A blessing or a curse? The role of negative interest rates during the coronavirus pandemic.
Not even our domestic economy has managed to escape the global environment of low interest rates that has become so prominent during the COVID-19 pandemic. They are what caused the Swiss National Bank to lower its prime rate into negative territory in 2015 in order to ease the pressure on the Swiss franc. They are also extremely important to most Swiss SMEs.
Negative interest rates controversial since their introduction
When the Swiss National Bank introduced negative interest rates five years ago, the move was highly criticized. Companies and investors were unhappy because they were forced to pay interest on relatively large stockpiles of cash – something that was previously unthinkable. Banks were also confronted with major challenges. What role is being played by negative interest rates even during the coronavirus pandemic was one of the topics covered at the third Entrepreneur Conference 2020 hosted by Credit Suisse.*
Are negative interest rates more of a blessing than a curse during this crisis?
During the Entrepreneur Conference, experts* Andréa Maechler, Hans Baumgartner, and Oliver Adler, with Sibylle Salzmann Ciarrocchi as moderator, discussed why negative interest rates are unavoidable in this environment. The answer seems simple: "Without negative interest rates, we would be in a much worse economic situation," says Andréa Maechler with certainty.
The level of uncertainty on the markets has taken on a whole new dimension with the outbreak of the coronavirus pandemic. Switzerland's gross domestic product (GDP) fell more sharply and rapidly than ever before in the second quarter. Although some sectors have experienced a rebound since the spring, the economy remains weakened, and many SMEs are continuing to grapple with low demand.
Coronavirus pandemic changing perception of negative interest rates
According to Andréa Maechler, negative interest rates have helped keep the collapse in GDP in Switzerland relatively small in contrast to other European countries like Italy, the United Kingdom, and Spain.
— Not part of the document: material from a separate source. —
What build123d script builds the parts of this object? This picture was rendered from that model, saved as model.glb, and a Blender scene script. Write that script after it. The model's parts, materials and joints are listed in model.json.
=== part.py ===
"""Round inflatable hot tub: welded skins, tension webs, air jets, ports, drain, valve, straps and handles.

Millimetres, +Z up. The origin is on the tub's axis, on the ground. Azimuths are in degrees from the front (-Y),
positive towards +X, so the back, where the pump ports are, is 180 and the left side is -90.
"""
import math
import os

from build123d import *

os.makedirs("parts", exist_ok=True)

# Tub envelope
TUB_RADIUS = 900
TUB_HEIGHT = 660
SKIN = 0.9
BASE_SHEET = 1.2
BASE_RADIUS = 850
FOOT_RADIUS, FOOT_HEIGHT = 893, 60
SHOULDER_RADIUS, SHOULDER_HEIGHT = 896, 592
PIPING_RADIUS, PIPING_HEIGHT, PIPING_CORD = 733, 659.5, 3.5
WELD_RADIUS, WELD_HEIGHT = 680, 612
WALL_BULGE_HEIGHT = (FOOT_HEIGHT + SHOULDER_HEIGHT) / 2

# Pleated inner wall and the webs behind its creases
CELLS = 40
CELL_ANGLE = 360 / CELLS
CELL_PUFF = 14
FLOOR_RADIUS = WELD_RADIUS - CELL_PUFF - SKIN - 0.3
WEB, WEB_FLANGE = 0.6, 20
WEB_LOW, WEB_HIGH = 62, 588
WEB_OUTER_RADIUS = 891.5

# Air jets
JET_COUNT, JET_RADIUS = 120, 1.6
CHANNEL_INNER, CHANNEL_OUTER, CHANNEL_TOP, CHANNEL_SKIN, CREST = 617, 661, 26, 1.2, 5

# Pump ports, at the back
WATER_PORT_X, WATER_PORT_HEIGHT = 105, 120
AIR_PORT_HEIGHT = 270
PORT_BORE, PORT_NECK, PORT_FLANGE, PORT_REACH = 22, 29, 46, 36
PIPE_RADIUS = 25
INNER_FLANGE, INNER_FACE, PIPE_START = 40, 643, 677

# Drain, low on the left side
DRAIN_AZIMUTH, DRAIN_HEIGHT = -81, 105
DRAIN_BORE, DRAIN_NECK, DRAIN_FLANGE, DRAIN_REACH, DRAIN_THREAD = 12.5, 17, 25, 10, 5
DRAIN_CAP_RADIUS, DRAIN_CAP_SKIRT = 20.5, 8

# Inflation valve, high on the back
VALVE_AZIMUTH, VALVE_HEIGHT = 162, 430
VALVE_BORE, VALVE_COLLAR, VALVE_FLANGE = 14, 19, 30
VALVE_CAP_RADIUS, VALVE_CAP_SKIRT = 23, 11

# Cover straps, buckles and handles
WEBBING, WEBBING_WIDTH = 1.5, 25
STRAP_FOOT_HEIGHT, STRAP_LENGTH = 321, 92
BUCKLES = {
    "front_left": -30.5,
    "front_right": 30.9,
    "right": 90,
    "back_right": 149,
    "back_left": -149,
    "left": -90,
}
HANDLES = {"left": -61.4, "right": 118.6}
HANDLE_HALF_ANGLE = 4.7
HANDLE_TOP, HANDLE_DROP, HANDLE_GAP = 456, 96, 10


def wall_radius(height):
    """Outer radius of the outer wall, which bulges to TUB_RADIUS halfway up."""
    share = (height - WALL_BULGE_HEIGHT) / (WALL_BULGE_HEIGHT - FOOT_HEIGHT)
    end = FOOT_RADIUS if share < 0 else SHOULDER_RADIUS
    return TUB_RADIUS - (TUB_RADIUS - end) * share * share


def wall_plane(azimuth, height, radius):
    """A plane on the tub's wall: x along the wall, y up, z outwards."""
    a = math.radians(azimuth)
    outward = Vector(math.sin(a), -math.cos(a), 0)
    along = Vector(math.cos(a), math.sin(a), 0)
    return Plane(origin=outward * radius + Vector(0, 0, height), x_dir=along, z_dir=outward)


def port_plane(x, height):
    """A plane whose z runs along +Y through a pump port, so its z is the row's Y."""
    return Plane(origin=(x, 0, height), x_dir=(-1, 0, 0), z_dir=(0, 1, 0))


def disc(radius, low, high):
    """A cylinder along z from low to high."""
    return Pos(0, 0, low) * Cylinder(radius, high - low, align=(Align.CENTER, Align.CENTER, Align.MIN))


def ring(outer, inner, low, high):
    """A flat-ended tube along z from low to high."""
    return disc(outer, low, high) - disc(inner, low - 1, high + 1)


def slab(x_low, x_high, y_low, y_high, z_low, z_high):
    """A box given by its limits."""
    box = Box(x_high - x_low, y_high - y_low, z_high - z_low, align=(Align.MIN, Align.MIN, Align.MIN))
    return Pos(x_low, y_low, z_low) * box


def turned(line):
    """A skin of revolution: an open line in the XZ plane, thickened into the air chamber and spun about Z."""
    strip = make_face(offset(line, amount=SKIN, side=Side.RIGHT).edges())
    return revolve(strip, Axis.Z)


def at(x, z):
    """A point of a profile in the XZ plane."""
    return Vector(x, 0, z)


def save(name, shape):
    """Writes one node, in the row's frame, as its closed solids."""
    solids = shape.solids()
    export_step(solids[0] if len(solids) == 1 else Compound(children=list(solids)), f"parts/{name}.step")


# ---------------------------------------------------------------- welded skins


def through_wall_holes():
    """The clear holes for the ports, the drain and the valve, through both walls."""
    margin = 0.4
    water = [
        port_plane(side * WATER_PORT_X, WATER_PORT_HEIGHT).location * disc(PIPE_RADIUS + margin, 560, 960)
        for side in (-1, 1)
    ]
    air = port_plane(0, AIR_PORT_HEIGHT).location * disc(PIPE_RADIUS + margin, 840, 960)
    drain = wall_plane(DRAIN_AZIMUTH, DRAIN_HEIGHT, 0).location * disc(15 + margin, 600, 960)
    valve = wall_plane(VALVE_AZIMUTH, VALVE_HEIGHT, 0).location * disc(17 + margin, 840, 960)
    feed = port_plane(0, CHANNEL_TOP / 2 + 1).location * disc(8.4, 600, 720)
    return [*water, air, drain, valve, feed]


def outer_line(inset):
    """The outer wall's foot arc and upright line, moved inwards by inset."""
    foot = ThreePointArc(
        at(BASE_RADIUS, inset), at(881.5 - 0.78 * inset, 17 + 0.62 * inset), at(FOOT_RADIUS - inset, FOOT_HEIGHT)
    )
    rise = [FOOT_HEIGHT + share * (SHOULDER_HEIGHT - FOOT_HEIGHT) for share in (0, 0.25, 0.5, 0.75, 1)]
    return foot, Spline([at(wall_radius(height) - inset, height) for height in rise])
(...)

That means they are also having specific advantages for Swiss SMEs. "Negative interest rates are creating favorable financing conditions for companies," explains Andréa Maechler.
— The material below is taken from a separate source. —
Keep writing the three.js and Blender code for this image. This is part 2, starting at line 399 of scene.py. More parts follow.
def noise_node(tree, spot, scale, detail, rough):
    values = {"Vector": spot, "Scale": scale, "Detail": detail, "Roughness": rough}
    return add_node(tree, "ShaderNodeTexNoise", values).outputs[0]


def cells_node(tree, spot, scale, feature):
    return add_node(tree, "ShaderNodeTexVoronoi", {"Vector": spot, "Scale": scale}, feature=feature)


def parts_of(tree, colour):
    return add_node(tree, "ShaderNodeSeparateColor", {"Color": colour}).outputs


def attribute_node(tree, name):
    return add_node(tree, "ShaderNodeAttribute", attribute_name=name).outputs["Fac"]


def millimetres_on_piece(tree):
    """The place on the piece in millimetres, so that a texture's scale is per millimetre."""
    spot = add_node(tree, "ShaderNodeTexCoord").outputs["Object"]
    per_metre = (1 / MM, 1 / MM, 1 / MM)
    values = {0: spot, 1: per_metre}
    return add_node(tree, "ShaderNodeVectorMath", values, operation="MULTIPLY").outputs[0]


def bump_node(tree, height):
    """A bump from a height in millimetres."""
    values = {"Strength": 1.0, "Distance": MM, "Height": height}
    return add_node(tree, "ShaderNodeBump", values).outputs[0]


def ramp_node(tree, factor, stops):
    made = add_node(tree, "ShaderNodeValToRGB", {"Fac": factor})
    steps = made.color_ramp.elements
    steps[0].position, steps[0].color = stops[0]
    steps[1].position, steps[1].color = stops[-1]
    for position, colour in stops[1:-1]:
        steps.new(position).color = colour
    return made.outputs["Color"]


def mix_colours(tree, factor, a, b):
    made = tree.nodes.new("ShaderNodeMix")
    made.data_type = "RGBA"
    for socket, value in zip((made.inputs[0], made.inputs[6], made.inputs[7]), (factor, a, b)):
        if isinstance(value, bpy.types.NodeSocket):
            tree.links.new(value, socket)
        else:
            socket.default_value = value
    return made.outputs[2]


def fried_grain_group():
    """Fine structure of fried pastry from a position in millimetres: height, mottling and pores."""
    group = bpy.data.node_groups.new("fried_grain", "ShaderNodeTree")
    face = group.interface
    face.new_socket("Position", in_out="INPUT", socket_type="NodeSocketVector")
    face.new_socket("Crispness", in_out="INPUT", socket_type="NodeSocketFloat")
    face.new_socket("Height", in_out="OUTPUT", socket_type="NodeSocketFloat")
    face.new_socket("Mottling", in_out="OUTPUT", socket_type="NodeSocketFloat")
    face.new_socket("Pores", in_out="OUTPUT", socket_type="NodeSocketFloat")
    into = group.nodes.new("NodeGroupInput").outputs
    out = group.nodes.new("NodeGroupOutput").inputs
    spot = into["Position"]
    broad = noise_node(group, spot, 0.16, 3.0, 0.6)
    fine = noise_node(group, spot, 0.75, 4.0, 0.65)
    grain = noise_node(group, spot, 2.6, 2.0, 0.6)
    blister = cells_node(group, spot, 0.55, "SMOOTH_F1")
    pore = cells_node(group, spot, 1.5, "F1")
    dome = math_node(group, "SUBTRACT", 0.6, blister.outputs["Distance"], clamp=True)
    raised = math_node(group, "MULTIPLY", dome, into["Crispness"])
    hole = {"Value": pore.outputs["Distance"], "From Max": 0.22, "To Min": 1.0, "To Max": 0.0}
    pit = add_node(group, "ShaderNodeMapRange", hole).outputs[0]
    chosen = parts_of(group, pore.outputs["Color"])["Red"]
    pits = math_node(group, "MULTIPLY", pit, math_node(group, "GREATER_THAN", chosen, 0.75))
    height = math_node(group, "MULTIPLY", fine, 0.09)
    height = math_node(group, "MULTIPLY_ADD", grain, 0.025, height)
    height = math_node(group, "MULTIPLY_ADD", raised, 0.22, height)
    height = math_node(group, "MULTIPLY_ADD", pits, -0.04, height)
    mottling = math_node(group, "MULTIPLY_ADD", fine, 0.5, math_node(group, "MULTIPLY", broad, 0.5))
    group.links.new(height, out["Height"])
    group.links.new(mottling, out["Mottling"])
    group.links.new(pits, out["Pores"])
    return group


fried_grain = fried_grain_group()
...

In fact, some companies appear to have changed their minds about negative interest rates during the pandemic. "Most of them have now understood that this action is necessary," asserts Hans Baumgartner.
Swiss National Bank insisting negative interest rates are effective
SNB Governing Board member Andréa Maechler notes that criticism of negative interest rates has dwindled recently. She adds that the SNB is doing everything it can to keep the effectiveness of negative rates as high as possible, and the burden on banks and businesses as low as possible. For example, the SNB is granting banks a significant exemption so that the largest possible portion of their sight deposits are excluded from the negative interest rates. That way, banks feel less pressure to pass on the cost of the negative rates to their clients.
Switzerland cannot ignore the low interest rate environment
It was always clear to Oliver Adler that negative interest rates were needed in Switzerland to prop up the economy. "In Switzerland, a large part of the economy is dependent upon exports to the euro zone. When margins are tight and the economy is rather weak, then it is good for the Swiss franc to not be so strong," he says. As long as the economic situation remains uncertain, the SNB could insist on keeping rates in the basement. That is because the worldwide environment of low interest rates is the real challenge, according to Andréa Maechler. She says that Switzerland cannot simply ignore them.
There is therefore one thing the experts agree on: The Swiss economy will be dealing with negative interest rates for some time to come. Nevertheless, the future outlook is positive. Hans Baumgartner puts it like this: "The economy will adapt, and people will find a way to conduct business effectively under these conditions."